You see the people weren’t building just any tower. They were building a ziggurat, a tower to serve as the home for a deity. They figured that if they could build God a home then they could contain him and manipulate him. After all, if they build a nice home for God, shouldn’t God bless them in return?

Stop Trying to Impress God So He’ll Act

Maybe we don’t build towers to house God anymore, but we do sometimes fall into the trap of thinking that if we perform—go to church, give to missionaries, read the Bible, serve in the youth group—then God is somehow obligated to bless us. And he might. He might choose to bless us, but he’s not obligated. In fact, sometimes the ‘reward’ for our faithfulness is suffering. Remember Job? Job’s very righteousness and obedience qualified him for his suffering. And Job was faithful even through his suffering. He had questions and appropriate emotions, but he was faithful to a God he knew would pull through. What about you? Do you have what it takes? Will you serve God, knowing that you may earn yourself some distress as a result of your obedience? I can promise you this: God’s blessings for you will far surpass your wildest dreams, if you’re willing to participate in the entire journey.

Will You Dare to Hope?


Hope—it’s a scary thing. Most of us have learned how dangerous hope can be. Hope means vulnerability, it’s risky and messy and it sets us up for potential disappointment. Hope means we dare to believe in something that carries no guarantee. If you’re watching the news these days, hope seems like a foolish choice. The politics of our country and the atrocities taking place in our world make hoping for change—real change—seem like a waste.

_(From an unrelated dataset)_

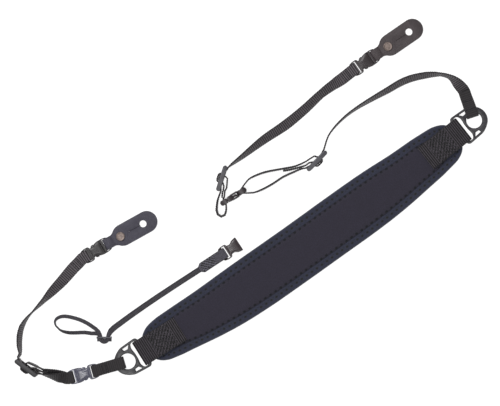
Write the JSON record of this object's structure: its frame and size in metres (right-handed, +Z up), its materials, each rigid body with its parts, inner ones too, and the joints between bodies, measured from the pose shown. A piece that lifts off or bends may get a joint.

The prophets of the Bible would say differently, they had a formula and a mandate for hope. Their role was to pass along messages or “oracles” from Yahweh and while the message was often an outlook on the future, it was always discussed with an eye to the present. Prophets never simply forecasted for the sake of sharing the future; they gave an urgent critique of the present coupled with a vision of things to come.

A Look at Moses & Pharaoh

Moses was perhaps the greatest example of this formula. For Pharaoh, Moses’ critique contained both a social and theological directive. The social directive was easy to identify: God’s people would be slaves no longer. In other words, “Let my people go.” Then Moses issued the theological critique, demonstrating through the ten plagues that the Egyptian deities did not have the power or freedom to act, as the Egyptians believed they could. When Pharaoh didn’t respond to the social directive by freeing the Israelites, God used the plagues as a judgment against him and all of Egypt’s gods. The oracle: Yahweh would free the Hebrews and Egypt’s deities had no authority to stop it.

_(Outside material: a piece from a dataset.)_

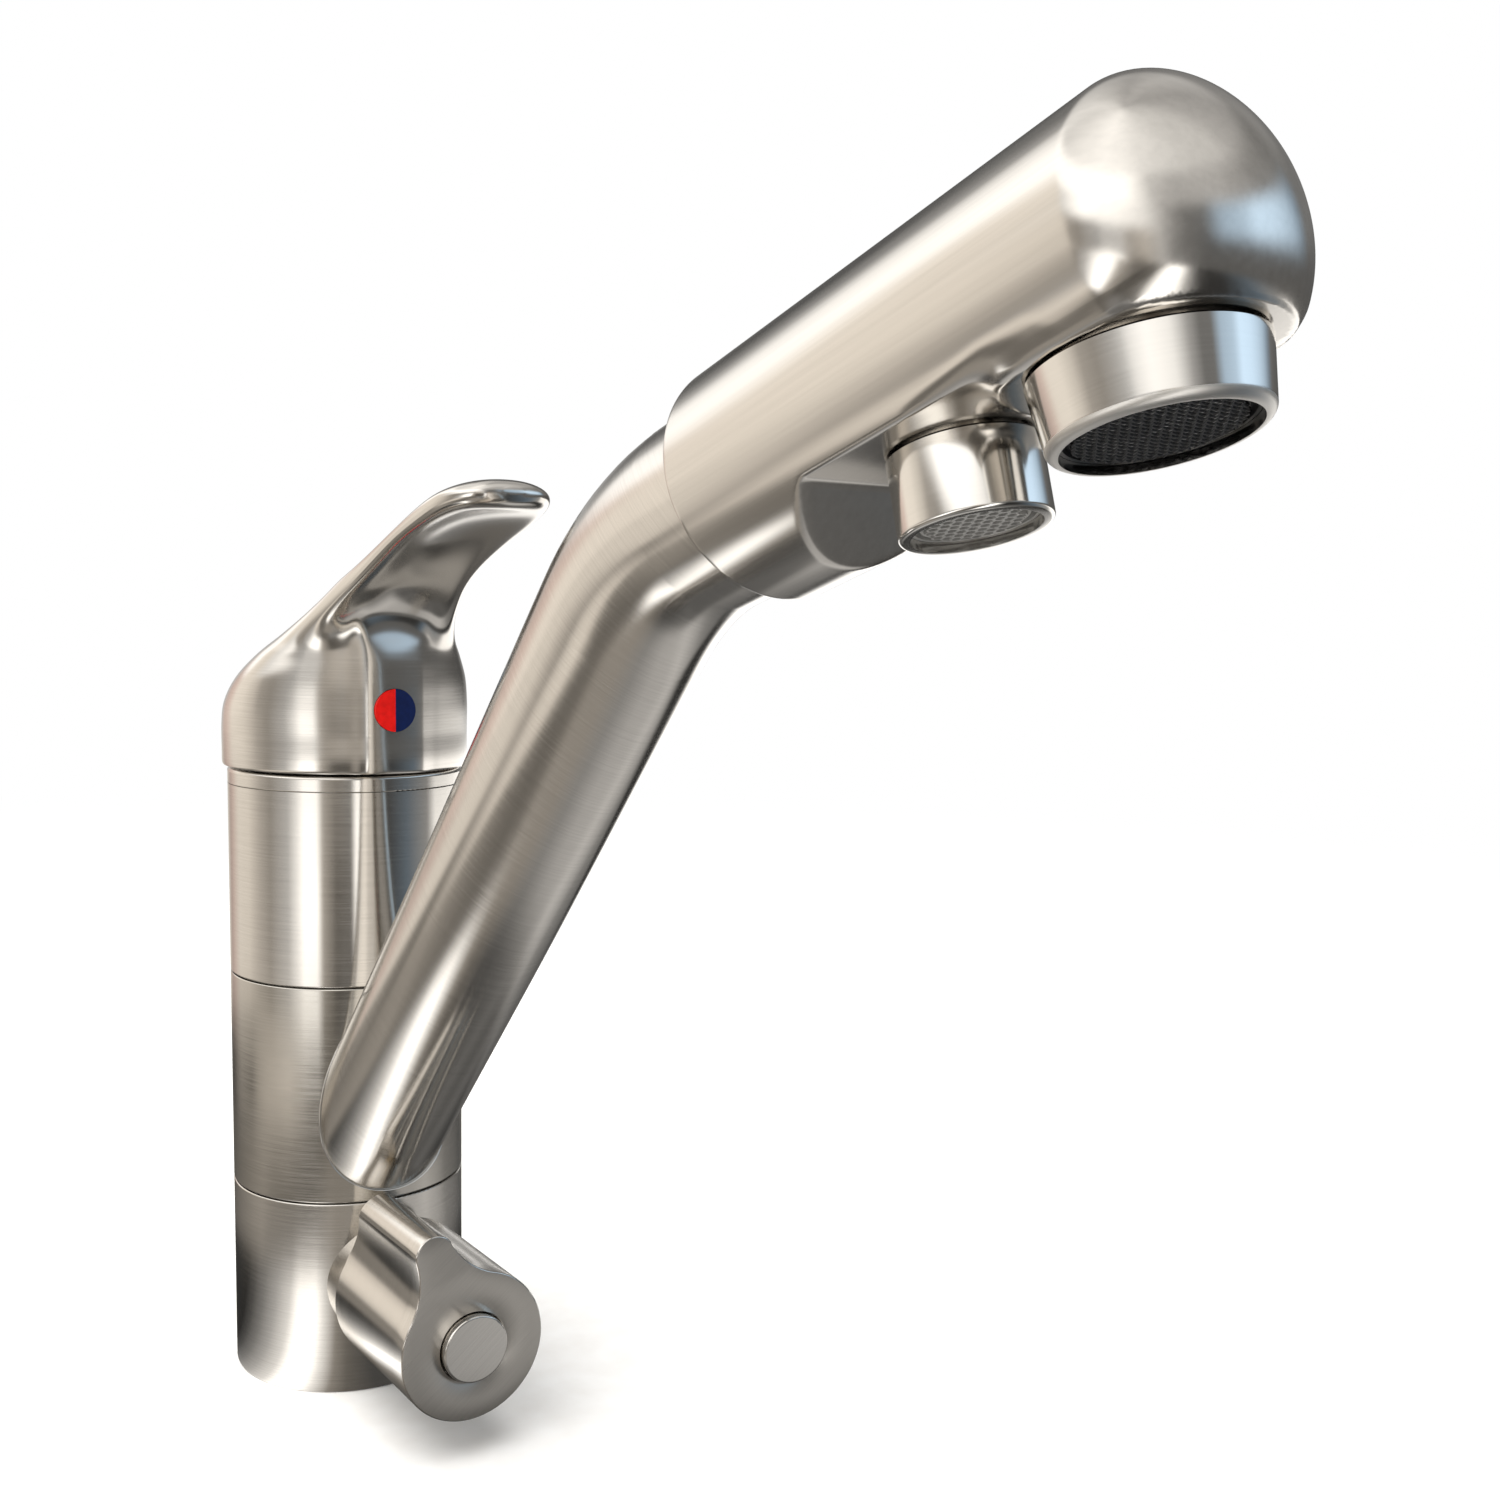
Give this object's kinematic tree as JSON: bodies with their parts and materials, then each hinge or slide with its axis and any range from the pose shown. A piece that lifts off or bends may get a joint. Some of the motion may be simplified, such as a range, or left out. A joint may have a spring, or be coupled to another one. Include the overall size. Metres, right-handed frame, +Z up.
{
  "type": "three-way kitchen tap",
  "caption": "Round-bodied mixer tap with a slanted swivelling spout, an angled head with a main and a filtered-water nozzle, a curved top lever and a front filter knob.",
  "frame": {"origin": "centre of the base's underside, on the body's axis", "axes": "+Z up along the body's axis; the front, with the spout, the lever's tip and the filter knob, is -Y; +X is to the right seen from the front"},
  "size_m": [0.052, 0.2643, 0.225],
  "materials": {
    "brushed_nickel": "satin, brushed",
    "polished_nickel": "polished rim, satin face",
    "brass": "machined",
    "steel": "machined",
    "rubber": "matt",
    "white_plastic": "moulded",
    "hose_plastic": "extruded",
    "rotor_plastic": "moulded",
    "ceramic": "lapped ceramic",
    "black_plastic": "moulded",
    "grey_plastic": "moulded",
    "red_enamel": "glossy",
    "blue_enamel": "glossy"
  },
  "bodies": {
    "base": {"lower_body": "brushed_nickel", "base_seal": "rubber", "core_column": "brass", "column_seals": "rubber", "glide_rings": "white_plastic", "upper_body": "brushed_nickel", "trim_ring": "brushed_nickel", "cartridge_nut": "brass", "cartridge_housing": "white_plastic", "cartridge_base": "white_plastic", "cartridge_seals": "rubber", "fixed_disc": "ceramic", "valve_flange": "brushed_nickel", "valve_insert": "brass", "valve_seal": "rubber", "valve_washer": "rubber", "valve_fixed_disc": "ceramic"},
    "spout": {"swivel_collar": "brushed_nickel", "spout_tube": "brushed_nickel", "filter_tube": "hose_plastic", "tube_seal": "rubber", "spout_head": "brushed_nickel", "main_nozzle": "brushed_nickel", "main_aerator": "black_plastic", "main_washer": "rubber", "filter_nozzle": "brushed_nickel", "filter_aerator": "grey_plastic", "filter_washer": "rubber"},
    "rotor": {"cartridge_rotor": "rotor_plastic", "pivot_pin": "steel"},
    "disc": {"mixing_disc": "ceramic"},
    "handle": {"spindle": "steel", "lever": "brushed_nickel", "lever_screw": "steel", "hot_marker": "red_enamel", "cold_marker": "blue_enamel"},
    "knob": {"valve_moving_disc": "ceramic", "valve_spindle": "brass", "filter_knob": "brushed_nickel", "knob_screw": "steel", "knob_cap": "polished_nickel"}
  },
  "joints": [
    {"name": "spout_swivel", "type": "hinge", "parent": "base", "child": "spout", "pos_m": [0, 0, 0.0655], "axis": [0, 0, 1], "continuous": true},
    {"name": "lever_turn", "type": "hinge", "parent": "base", "child": "rotor", "pos_m": [0, 0, 0.1244], "axis": [0, 0, 1], "range_deg": [-50, 50]},
    {"name": "lever_lift", "type": "hinge", "parent": "rotor", "child": "handle", "pos_m": [0, 0, 0.1244], "axis": [-1, 0, 0], "range_deg": [0, 25]},
    {"name": "disc_slide", "type": "slide", "parent": "rotor", "child": "disc", "axis": [0, -1, 0], "range_m": [0, 0.0046]},
    {"name": "knob_turn", "type": "hinge", "parent": "base", "child": "knob", "pos_m": [0, 0, 0.024], "axis": [0, -1, 0], "range_deg": [-90, 0]}
  ],
  "couplings": [
    {"joint": "disc_slide", "follows": "lever_lift", "m_per_rad": 0.010073}
  ]
}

Reflect On the Past, Move Toward Hope

Vision for the future begins with looking back. We must look at what God has done in the past, reviewing scriptural narratives of God’s power and work again and again. We must think back on our own stories, histories, and experiences. Recalling God’s faithfulness in the past emboldens us to respond to the vision of change.

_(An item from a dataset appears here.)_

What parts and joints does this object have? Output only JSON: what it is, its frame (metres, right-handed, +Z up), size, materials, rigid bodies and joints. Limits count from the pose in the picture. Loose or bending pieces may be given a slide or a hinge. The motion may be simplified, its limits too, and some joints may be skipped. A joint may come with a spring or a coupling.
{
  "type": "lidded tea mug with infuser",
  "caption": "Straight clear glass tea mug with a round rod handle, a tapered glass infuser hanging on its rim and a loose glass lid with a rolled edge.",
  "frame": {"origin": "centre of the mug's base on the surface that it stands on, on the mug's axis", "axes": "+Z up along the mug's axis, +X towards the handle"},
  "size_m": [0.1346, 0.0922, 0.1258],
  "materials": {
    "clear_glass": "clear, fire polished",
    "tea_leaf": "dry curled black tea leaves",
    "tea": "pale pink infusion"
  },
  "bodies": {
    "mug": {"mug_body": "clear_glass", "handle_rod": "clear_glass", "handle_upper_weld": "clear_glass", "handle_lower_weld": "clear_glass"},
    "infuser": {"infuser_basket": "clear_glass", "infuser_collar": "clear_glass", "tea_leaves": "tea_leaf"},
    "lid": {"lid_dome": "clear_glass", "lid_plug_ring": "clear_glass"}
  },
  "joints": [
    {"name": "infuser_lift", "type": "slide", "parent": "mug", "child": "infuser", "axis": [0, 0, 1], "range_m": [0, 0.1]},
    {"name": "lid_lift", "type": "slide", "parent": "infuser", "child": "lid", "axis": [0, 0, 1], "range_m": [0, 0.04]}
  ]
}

Hoping for change is hard. At the risk of making generalizations, we tend to ridicule hope. It’s easier to forget what God has done for us and accept our current reality than it is to hope for something new. The prophet demands that, mindful of God’s work in the past, we push through our fear and embrace hope. Like the Israelites who crossed the Red Sea and saw their enemies defeated, we crave the joy of a new vision. Yes, we live in depraved world but we must rehearse God’s work in the past and grasp a vision for the reality God offers. This hope, placed in God’s power and authority, this hope is our very best possibility for change.